There was so much to like about American Hustle (2013)! The performances by Christian Bale, Amy Adams, Bradley Cooper, and Jennifer Lawrence were all strong in subtle ways. The story by Eric Singer and David O. Russell–about an improvised sting operation run by a rogue FBI agent with two ex-cons– was terrific. And David O. Russell’s direction was assured and well paced. The clip below shows his mastery of visual storytelling as it gradually reveals the couple’s relationship and the film’s theme of pretending. The screenplay continually questions what or who is “real” and in this strange but moving dress-up scene we paradoxically see this couple as themselves– falling in love in a dry cleaner’s store as the plastic-wrapped clothes encircle them in a world of their own.
Yet as a whole the movie didn’t cohere for me. I wasn’t sure where this messy engaging story was going, which was part of the point of the twists and turns of the plot. But what was the main focus or idea of the film? Irving (Christian Bale) and Sydney (Amy Adams) learning how to be real with themselves and each other? The conflicts that occur when one person’s reality clashes with another’s? The failures that spring from good intentions? There are lots of ideas played out here, but no clear focus to the whole–which is a shame because the parts are so good.
It took many tries to view Amour, Michael Haneke’s Oscar-winning foreign film from last year. After I found a friend willing to watch a film about death and aging we then spent several weeks trying to coordinate schedules so we could watch it on demand one evening. I promised to provide sugar to cheer us up, and tissues. He and I had both been on the front lines for the death of a parent and we were going out of our way to revisit that time–
The clip above shows some of the film’s stately pleasures: Haneke’s slow pace and his patience in letting a small but telling scene unfold itself (I read somewhere that the pigeon scene took 12 takes), his attention to lovely visual details like the patterned floors in both rooms and the shadows and light at windows and doors. Most of the scene is quite static. The camera doesn’t move and there are few cuts. We see the old man (played by Jean-Louis Trintignant) struggle with the pigeon from a distance and the comic element gradually becomes heroic. As viewers and writers we’re supposed to ask questions like “what does he want?” but even the question seems grotesque in this context. He wants the love and intimacy he lost: nothing that a pigeon could provide! My friend and I sobbed through much of the film, but the old man doesn’t cry. He reminds me most of Virginia Woolf watching that moth: there’s life itself right in front of her! (…then death, of course) The old man wants to reach out and grasp life too, but he is already failing. Death is such an abstraction so much of the time that I found it oddly reassuring to watch it unfurl on the screen and remember it unfurling in my father. It is a tremendously brave film.

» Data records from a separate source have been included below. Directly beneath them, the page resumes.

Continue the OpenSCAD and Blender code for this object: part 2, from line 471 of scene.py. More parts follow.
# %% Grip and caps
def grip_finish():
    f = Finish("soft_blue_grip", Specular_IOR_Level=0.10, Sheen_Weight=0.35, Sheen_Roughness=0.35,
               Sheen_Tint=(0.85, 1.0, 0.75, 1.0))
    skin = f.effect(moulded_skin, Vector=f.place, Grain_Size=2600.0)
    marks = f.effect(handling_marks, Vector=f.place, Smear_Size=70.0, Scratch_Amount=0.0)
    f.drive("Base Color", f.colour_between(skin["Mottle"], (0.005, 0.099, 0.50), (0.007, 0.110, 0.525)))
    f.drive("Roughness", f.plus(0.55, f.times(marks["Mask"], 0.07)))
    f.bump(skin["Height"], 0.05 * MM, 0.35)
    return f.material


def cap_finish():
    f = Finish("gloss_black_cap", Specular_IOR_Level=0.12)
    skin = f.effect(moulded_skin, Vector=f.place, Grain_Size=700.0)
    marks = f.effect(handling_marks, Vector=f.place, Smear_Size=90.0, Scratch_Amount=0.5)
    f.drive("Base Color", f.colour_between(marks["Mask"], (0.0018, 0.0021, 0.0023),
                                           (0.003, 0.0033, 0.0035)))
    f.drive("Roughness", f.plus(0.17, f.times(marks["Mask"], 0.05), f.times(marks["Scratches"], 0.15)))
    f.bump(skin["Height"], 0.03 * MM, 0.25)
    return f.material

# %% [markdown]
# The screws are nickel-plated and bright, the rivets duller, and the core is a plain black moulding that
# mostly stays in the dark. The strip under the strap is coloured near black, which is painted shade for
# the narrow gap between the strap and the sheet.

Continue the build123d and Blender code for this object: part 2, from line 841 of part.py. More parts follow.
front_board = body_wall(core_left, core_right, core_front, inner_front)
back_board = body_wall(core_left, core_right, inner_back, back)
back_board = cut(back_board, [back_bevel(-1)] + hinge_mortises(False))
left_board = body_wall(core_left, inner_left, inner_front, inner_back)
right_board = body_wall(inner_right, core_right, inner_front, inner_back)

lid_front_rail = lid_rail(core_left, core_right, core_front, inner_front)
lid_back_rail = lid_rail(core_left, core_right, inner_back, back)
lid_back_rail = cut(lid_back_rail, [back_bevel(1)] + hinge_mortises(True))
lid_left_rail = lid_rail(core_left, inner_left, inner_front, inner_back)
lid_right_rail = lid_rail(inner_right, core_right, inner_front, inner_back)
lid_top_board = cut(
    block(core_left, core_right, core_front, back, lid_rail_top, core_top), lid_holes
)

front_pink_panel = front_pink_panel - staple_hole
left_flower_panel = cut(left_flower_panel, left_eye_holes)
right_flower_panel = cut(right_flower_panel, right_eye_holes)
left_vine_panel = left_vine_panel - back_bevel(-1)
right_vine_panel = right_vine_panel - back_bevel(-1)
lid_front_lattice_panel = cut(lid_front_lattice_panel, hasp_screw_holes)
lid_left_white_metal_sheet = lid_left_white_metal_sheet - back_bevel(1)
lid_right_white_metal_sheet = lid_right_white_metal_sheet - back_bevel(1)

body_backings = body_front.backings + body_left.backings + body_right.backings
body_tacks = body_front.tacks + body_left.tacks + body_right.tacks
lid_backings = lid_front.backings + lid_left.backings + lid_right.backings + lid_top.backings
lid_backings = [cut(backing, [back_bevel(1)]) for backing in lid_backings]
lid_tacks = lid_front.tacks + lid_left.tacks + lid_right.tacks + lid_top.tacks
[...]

It must be difficult to film a new and surprising martial arts sequence. In the long history of the genre and its films, hasn’t everything been tried already? The first scene in Wong Kar Wai’s new film Grandmaster (2013) manages to feel fresh though: although using atmospheric elements and a restricted palette have been done, Kar Wai spends as much time on the water as the battling men. The rain becomes an active participant in the fight– striking with force, spinning through the air, bouncing off targets. Although the melee is hard to make sense of because of the choppy editing and the darkness, it is a visual treat that sets up a film full of visual treats.
I went to see Grandmaster with someone who didn’t like it. There is no consistent story with suspense or drama. The characters are one-sided. The ending sentimental. All true. But where else can you see a close up of an exquisitely-lit coat button? Recurring patterns of feet sliding and pivoting on the floor? The attention to sensual detail (and moody cinematography) are typical of Kar Wai’s films and he arranges his moving canvas carefully. There are long swathes of gold in a brothel , then a shift to an all-white winterscape. There are brief cuts to archival footage from Chinese history in the 1930s and 1940s. Text appears on screen to move the chronology along. The film is based on the historical figure of Ip Man (played by Tony Leung), a martial arts master who trained Bruce Lee, but Kar Wai doesn’t always seem sure if he is making a biopic, a romance, a kung fu flick, or even a documentary about the varieties of martial arts in China. Nonetheless, I found the film beautiful enough to forgive many flaws.
I have the impression that most literary types didn’t like Baz Luhrmann’s The Great Gatsby this summer…. but I enjoyed it. I liked the super-saturated colors, the dizzying camera angles, the speeding cars, the glamorous costumes, and the anachronistic music…. I love it when the man in the pink suit explodes into violence (see below). I love the book too, but they are two different animals. As Daisy tells Jay, “this world is made entirely out of your imagination,” and that’s what both book and film pull off. That willed act of imagination is the essence of the novel that any adaptation should try to get right, and Luhrmann has the gift. Like Gatsby, like Fitzgerald, Luhrmann dives in to his story wholeheartedly and believes in what he has made. I think the film’s attempt to show some background by cutting to Gatsby’s dustbowl childhood and war service was a mistake for the same reason: it should stick with the fictions and leave the “reality” for us to imagine. Does the film represent the book? It interprets it — as it is supposed to, through Luhrmann’s extraordinary lens.